Baseball Player Assumed the Risk of Injury on Field With Anchored Bases

Jun 21, 2019

A New York state appeals court has affirmed the ruling of a trial court, dismissing the complaint of a high school baseball player, who alleged that a facility’s failure to warn him that it was using anchored bases led to his injury. In so ruling, the appeals court agreed with the trial court that the plaintiff assumed the risk of injury.
 
The incident in question occurred on May 30, 2015 when the infant plaintiff, who was 16, was participating in a baseball game during a tournament held at Baseball Heaven, the defendant.
 
The plaintiff slipped on artificial turf as he was running to second base and struck the second base bag with the inner portion of his left foot, allegedly sustaining injuries that included, inter alia, a fractured fibula. In 2012, the defendants had resurfaced the subject field, which was made of artificial turf, and installed stationary anchored bases. The plaintiff, by his mother, sued the defendants to recover, inter alia, damages for personal injuries. The plaintiffs alleged that the defendant was negligent in, among other things, failing to warn players of the use of stationary anchored bases instead of breakaway bases. The defendant moved for summary judgment, claiming the plaintiff assumed the risk of his injuries. The trial court granted the motion, and the plaintiffs appealed.
 
“The assumption of risk doctrine applies where a consenting participant in sporting and amusement activities is aware of the risks, has an appreciation of the nature of the risks, and voluntarily assumes the risks,” wrote the appeals court, citing see Morgan v State of New York, 90 NY2d 471, 484, 685 N.E.2d 202, 662 N.Y.S.2d 421; Kaminer v Jericho Union Free Sch.
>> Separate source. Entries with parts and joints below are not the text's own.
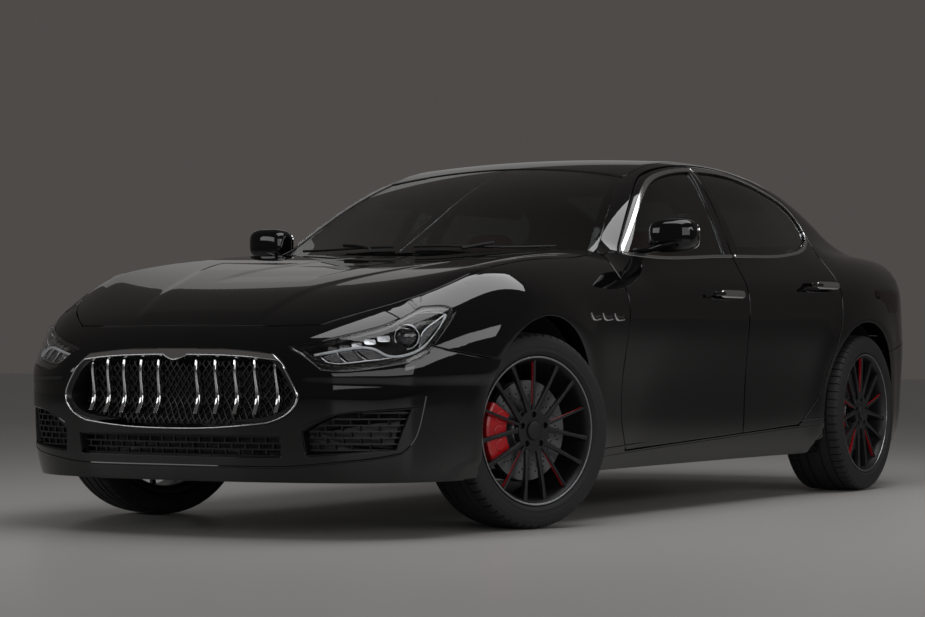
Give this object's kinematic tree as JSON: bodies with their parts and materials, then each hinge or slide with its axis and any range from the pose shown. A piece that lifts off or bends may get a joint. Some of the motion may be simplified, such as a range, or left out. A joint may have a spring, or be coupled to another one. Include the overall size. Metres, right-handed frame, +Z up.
{
  "type": "four-door saloon car",
  "caption": "Four-door fastback saloon car with opening doors, hood and boot lid, steered front wheels and four turning wheels.",
  "frame": {"origin": "on the floor, under the middle of the car's bounding box", "axes": "+X forward along the car, +Y to the car's left, +Z up"},
  "size_m": [4.9703, 2.1032, 1.4632],
  "materials": {
    "paint": "gloss",
    "tinted_glass": "gloss",
    "lamp_clear": "gloss",
    "lamp_red": "gloss",
    "chrome": "polished",
    "black_plastic": "matte",
    "structure": "satin",
    "engine_metal": "cast",
    "steel": "brushed",
    "red_leather": "satin",
    "black_leather": "satin",
    "tyre": "matte",
    "dark_alloy": "satin",
    "red_caliper": "gloss"
  },
  "bodies": {
    "body": {"front_wings": "paint", "front_bumper": "paint", "rear_bumper": "paint", "side_frames": "paint", "sills_pillars": "paint", "roof_panel": "paint", "windscreen": "tinted_glass", "rear_screen": "tinted_glass", "headlamps": "lamp_clear", "tail_lamps": "lamp_red", "grille": "chrome", "lower_grilles": "black_plastic", "dashboard": "black_plastic", "floor_pan": "structure", "front_structure": "structure", "rear_structure": "structure", "front_axle": "structure", "rear_axle": "structure", "rear_knuckles": "structure", "engine_block": "engine_metal", "exhaust": "steel", "front_seats": "red_leather", "rear_bench": "red_leather", "steering_wheel": "black_leather", "rear_calipers": "red_caliper"},
    "hood": {"hood": "paint"},
    "boot_lid": {"boot_lid": "paint"},
    "door_front_left": {"door_front_left": "paint", "glass_front_left": "tinted_glass", "mirror_left": "paint"},
    "door_front_right": {"door_front_right": "paint", "glass_front_right": "tinted_glass", "mirror_right": "paint"},
    "door_rear_left": {"door_rear_left": "paint", "glass_rear_left": "tinted_glass"},
    "door_rear_right": {"door_rear_right": "paint", "glass_rear_right": "tinted_glass"},
    "knuckle_left": {"knuckle_left": "structure", "caliper_left": "red_caliper"},
    "knuckle_right": {"knuckle_right": "structure", "caliper_right": "red_caliper"},
    "wheel_front_left": {"tyre_front_left": "tyre", "rim_front_left": "dark_alloy", "disc_front_left": "steel"},
    "wheel_front_right": {"tyre_front_right": "tyre", "rim_front_right": "dark_alloy", "disc_front_right": "steel"},
    "wheel_rear_left": {"tyre_rear_left": "tyre", "rim_rear_left": "dark_alloy", "disc_rear_left": "steel"},
    "wheel_rear_right": {"tyre_rear_right": "tyre", "rim_rear_right": "dark_alloy", "disc_rear_right": "steel"}
  },
  "joints": [
    {"name": "hood_hinge", "type": "hinge", "parent": "body", "child": "hood", "pos_m": [0.785, 0, 1.03], "axis": [0, -1, 0], "range_deg": [0, 55]},
    {"name": "boot_lid_hinge", "type": "hinge", "parent": "body", "child": "boot_lid", "pos_m": [-2.085, 0, 1.108], "axis": [0, 1, 0], "range_deg": [0, 75]},
    {"name": "door_front_left_hinge", "type": "hinge", "parent": "body", "child": "door_front_left", "pos_m": [0.762, 0.925, 0.65], "axis": [0, 0, -1], "range_deg": [0, 68]},
    {"name": "door_front_right_hinge", "type": "hinge", "parent": "body", "child": "door_front_right", "pos_m": [0.762, -0.925, 0.65], "axis": [0, 0, 1], "range_deg": [0, 68]},
    {"name": "door_rear_left_hinge", "type": "hinge", "parent": "body", "child": "door_rear_left", "pos_m": [-0.336, 0.935, 0.7], "axis": [0, 0, -1], "range_deg": [0, 65]},
    {"name": "door_rear_right_hinge", "type": "hinge", "parent": "body", "child": "door_rear_right", "pos_m": [-0.336, -0.935, 0.7], "axis": [0, 0, 1], "range_deg": [0, 65]},
    {"name": "steer_left", "type": "hinge", "parent": "body", "child": "knuckle_left", "pos_m": [1.4855, 0.802, 0.353], "axis": [0, 0, 1], "range_deg": [-12.9, 57.1]},
    {"name": "steer_right", "type": "hinge", "parent": "body", "child": "knuckle_right", "pos_m": [1.4855, -0.802, 0.353], "axis": [0, 0, 1], "range_deg": [-12.9, 57.1]},
    {"name": "spin_front_left", "type": "hinge", "parent": "knuckle_left", "child": "wheel_front_left", "pos_m": [1.49056, 0.81665, 0.353], "axis": [0.3267, 0.9451, 0], "continuous": true},
    {"name": "spin_front_right", "type": "hinge", "parent": "knuckle_right", "child": "wheel_front_right", "pos_m": [1.47943, -0.81626, 0.353], "axis": [0.3919, 0.92, 0], "continuous": true},
    {"name": "spin_rear_left", "type": "hinge", "parent": "body", "child": "wheel_rear_left", "pos_m": [-1.5125, 0.8265, 0.353], "axis": [0, 1, 0], "continuous": true},
    {"name": "spin_rear_right", "type": "hinge", "parent": "body", "child": "wheel_rear_right", "pos_m": [-1.5125, -0.8265, 0.353], "axis": [0, 1, 0], "continuous": true}
  ],
  "couplings": [
    {"joint": "steer_right", "follows": "steer_left", "ratio": 1}
  ]
}
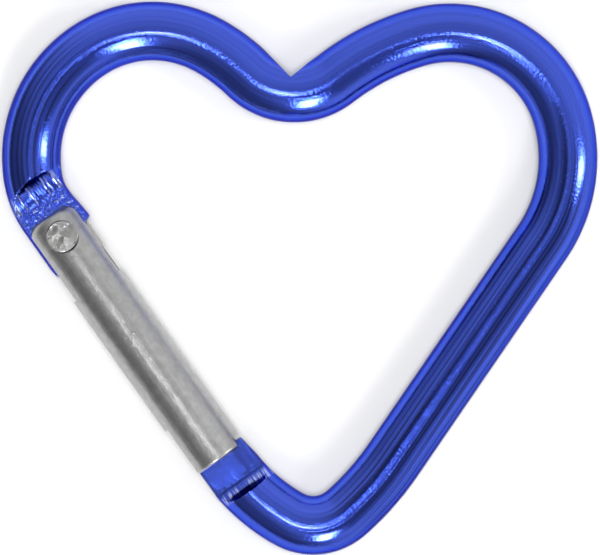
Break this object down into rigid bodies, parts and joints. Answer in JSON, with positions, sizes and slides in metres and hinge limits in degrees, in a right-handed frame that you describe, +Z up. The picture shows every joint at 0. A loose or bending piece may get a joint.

Dist., 139 AD3d 1013, 1015, 34 N.Y.S.3d 88; Cruz v Longwood Cent. Sch. Dist., 110 AD3d 757, 973 N.Y.S.2d 260; Godwin v Russi, 62 AD3d 945, 879 N.Y.S.2d 567.
 
“Under the doctrine of primary assumption of risk, a person who voluntarily participates in a sporting activity generally consents, by his or her participation, to those injury-causing events, conditions, and risks which are inherent in the activity (see O’Connor v Hewlett-Woodmere Union Free Sch. Dist., 103 AD3d 862, 862-863, 959 N.Y.S.2d 750). Here, in support of their motion for summary judgment, the defendants submitted evidence, including the plaintiff’s deposition testimony, showing that the plaintiff was an experienced baseball player and that he was aware of the rigidity of the bases on the field prior to the accident. In opposition to the defendant’s prima facie showing, the plaintiffs failed to raise a triable of fact as to whether the plaintiff assumed the risk of his injuries, including whether the defendant unreasonably increased the risk of injury above and beyond the usual dangers inherent in the sport at the time of the accident by using stationary anchored bases as opposed to breakaway bases.”
 
Gonch v Baseball Heaven, Inc.; Sup. Ct. of N.Y., Appellate Division, Second Department; 2018-06330; 4/24/19
 
Attorneys of Record: Maker, Fragale & Di Costanzo, LLP, Rye, NY (Costantino Fragale of counsel), for appellants. Miranda Sambursky Slone Sklarin Verveniotis, LLP, Mineola, NY (Ondine Slone and Kelly Zic of counsel), for respondents.